Is Your Florist Really Local?


Is Your Florist Really Local?

The florist scam works by overcharging buyers on shipping and delivery costs. The companies do this by misrepresenting themselves and advertising as a local company. The individual places an order, are given one quote, and then find that additional charges were added to the final order after they granted approval or verification. While this scam sounds simple, it’s actually fairly involved.

The floral scam begins with the fake company finding a wire service that’s willing to pose as a local company. The fake company uses the wire service’s information on all their advertisements and websites to further the lie. They then find an advertising publisher to accept the payment and continue to help the fake company continue the lies about their location.

Often times these companies buy phone numbers for local areas and then forward any calls made to that number. A customer calls one location thinking they’re speaking to a local florist when they’re actually talking to a call center hours away. These companies even buy fake listings in smaller phonebooks and list their services online using fake addresses. They typically run scams in multiple cities at one time.

Once a user places an order online or over the telephone, the florist adds a large surcharge to pay for shipping and delivery fees. There are some scams that work as affiliates for reputable companies like FTD or Teleflora. Those reputable companies receive a portion of the overcharge, as do the advertisers and other businesses associated with the scam. In some cases the scammer takes the money and never sends the flowers to the recipient.
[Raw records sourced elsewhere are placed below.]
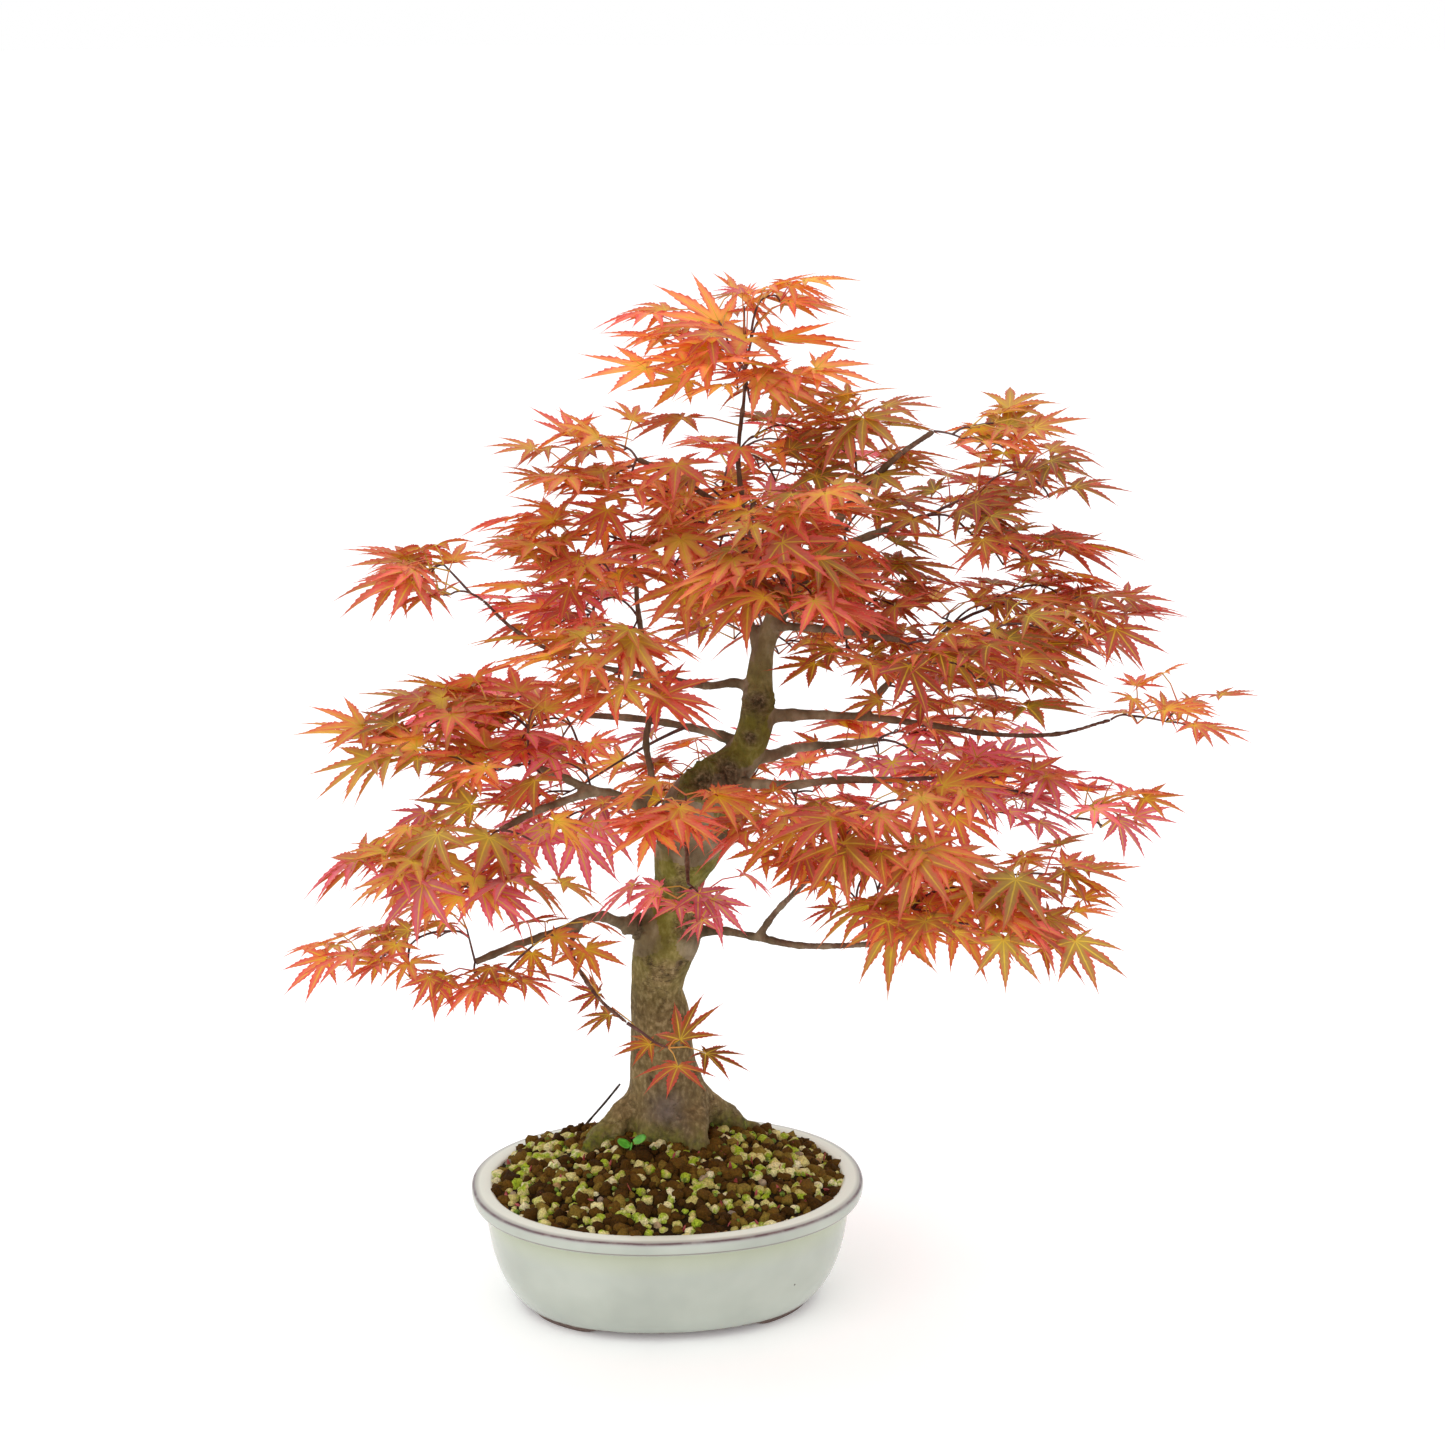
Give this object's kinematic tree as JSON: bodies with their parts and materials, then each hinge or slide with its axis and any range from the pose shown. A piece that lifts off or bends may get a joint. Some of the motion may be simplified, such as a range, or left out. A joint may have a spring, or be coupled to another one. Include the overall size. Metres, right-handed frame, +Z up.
{
  "type": "potted bonsai tree",
  "caption": "Orange-red Japanese maple bonsai with a thick curved trunk, tiered sprays of palmate leaves and a mound of gritty soil in an oval pale-glazed pot.",
  "frame": {"origin": "on the standing plane, under the centre of the pot; the pot's underside is 3.5 mm above it, between the feet", "axes": "+Z up; X along the pot's long axis, with the long branch towards +X; -Y is the front, the side that the tree is seen from"},
  "size_m": [0.5106, 0.3344, 0.5803],
  "materials": {
    "maple_leaf": "satin",
    "maple_bark": "matte",
    "celadon_glaze": "gloss",
    "akadama_soil": "matte",
    "screen_plastic": "matte",
    "dead_twig_bark": "matte",
    "seedling_leaf": "satin"
  },
  "bodies": {
    "root": {"branch_apex": "maple_bark", "branch_back_low": "maple_bark", "branch_back_mid": "maple_bark", "branch_front": "maple_bark", "branch_front_small": "maple_bark", "branch_left_back": "maple_bark", "branch_left_front": "maple_bark", "branch_left_high": "maple_bark", "branch_left_low": "maple_bark", "branch_left_main": "maple_bark", "branch_left_mid": "maple_bark", "branch_left_stem": "maple_bark", "branch_left_tip": "maple_bark", "branch_low_shoot": "maple_bark", "branch_right_back": "maple_bark", "branch_right_front": "maple_bark", "branch_right_long": "maple_bark", "branch_right_low": "maple_bark", "branch_right_mid": "maple_bark", "branch_right_mid_front": "maple_bark", "branch_right_rise": "maple_bark", "branch_right_upper": "maple_bark", "branch_top_right": "maple_bark", "branch_upper_back": "maple_bark", "branch_upper_front": "maple_bark", "branch_upper_left": "maple_bark", "dead_twig": "dead_twig_bark", "drain_screen_left": "screen_plastic", "drain_screen_right": "screen_plastic", "leaves_apex": "maple_leaf", "leaves_back_low": "maple_leaf", "leaves_back_mid": "maple_leaf", "leaves_centre_front": "maple_leaf", "leaves_centre_left": "maple_leaf", "leaves_far_right": "maple_leaf", "leaves_front_small": "maple_leaf", "leaves_left_back": "maple_leaf", "leaves_left_big": "maple_leaf", "leaves_left_low": "maple_leaf", "leaves_left_lower": "maple_leaf", "leaves_left_mid_back": "maple_leaf", "leaves_left_tip": "maple_leaf", "leaves_left_upper": "maple_leaf", "leaves_low_shoot": "maple_leaf", "leaves_right_back": "maple_leaf", "leaves_right_centre": "maple_leaf", "leaves_right_inner": "maple_leaf", "leaves_right_low": "maple_leaf", "leaves_right_mid": "maple_leaf", "leaves_right_mid_front": "maple_leaf", "leaves_top_right": "maple_leaf", "leaves_upper_back": "maple_leaf", "leaves_upper_front": "maple_leaf", "leaves_upper_left": "maple_leaf", "leaves_upper_right": "maple_leaf", "pot": "celadon_glaze", "seedling": "seedling_leaf", "soil": "akadama_soil", "trunk": "maple_bark"}
  },
  "joints": []
}
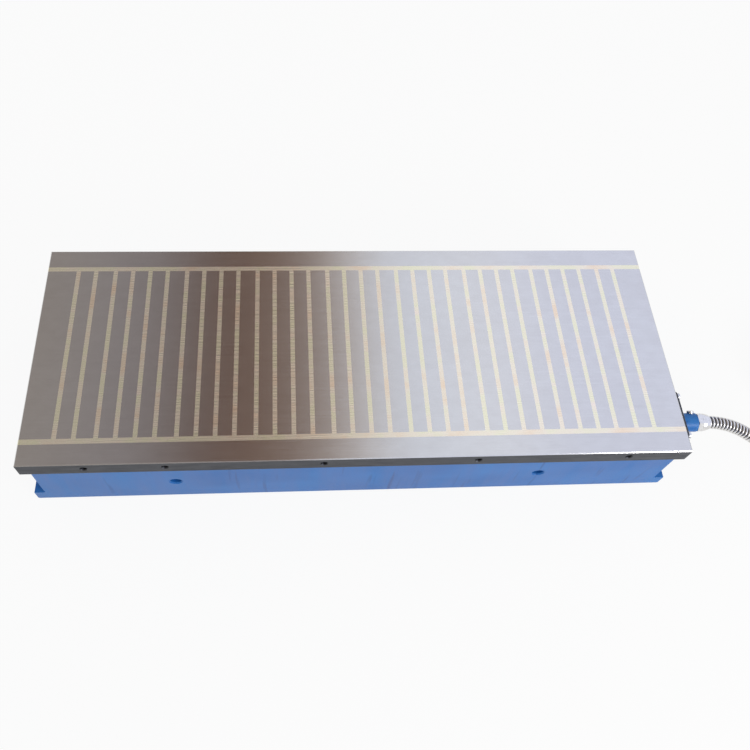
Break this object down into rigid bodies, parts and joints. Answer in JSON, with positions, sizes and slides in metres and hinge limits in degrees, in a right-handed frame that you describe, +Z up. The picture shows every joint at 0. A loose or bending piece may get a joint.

There are many companies offering information about the florists scam. One of the best is the Florist Detective, which offers several variations on the scam and information for users on how to report the crime. The Society of American Florists also lists variations on the scam, including updated stories from people who were scammed.

Other websites with information on this scam include The Ripoff Report, Florist Talk-Avoiding the Local Florist Scam, and Bank-Rate.

When an individual finds that they’ve been scammed by one of these fake florists, they should begin by making a formal complaint. An online complaint can be filed through the Federal Trade Commission. The complaint assistant form on their website gives users step by step information on filing a complaint. The US Department of Justice is another place where consumers can complain. They maintain a hotline for those who have been scammed over the Internet.

Shoppers can avoid the florist scam by shopping from a real life local florist. This may involve visiting the shop directly or checking for the store’s listing in an offline phone book. Those still interested in shopping online can try visiting a few websites to find information and an address for the company. The Florists Directory lists flower shops by the state and city or the zip code and has an easy to use search function. The Google run Floratopia! also lists real life floral shops and works to eliminate any scam companies and those with official complaints against them. The Preferred Florists Association is also a good source of information because flower shops must pay to list their company here and many of the scammers refuse to do that. Using one of these sites helps eliminate the scammers and focus on finding real life flower shops.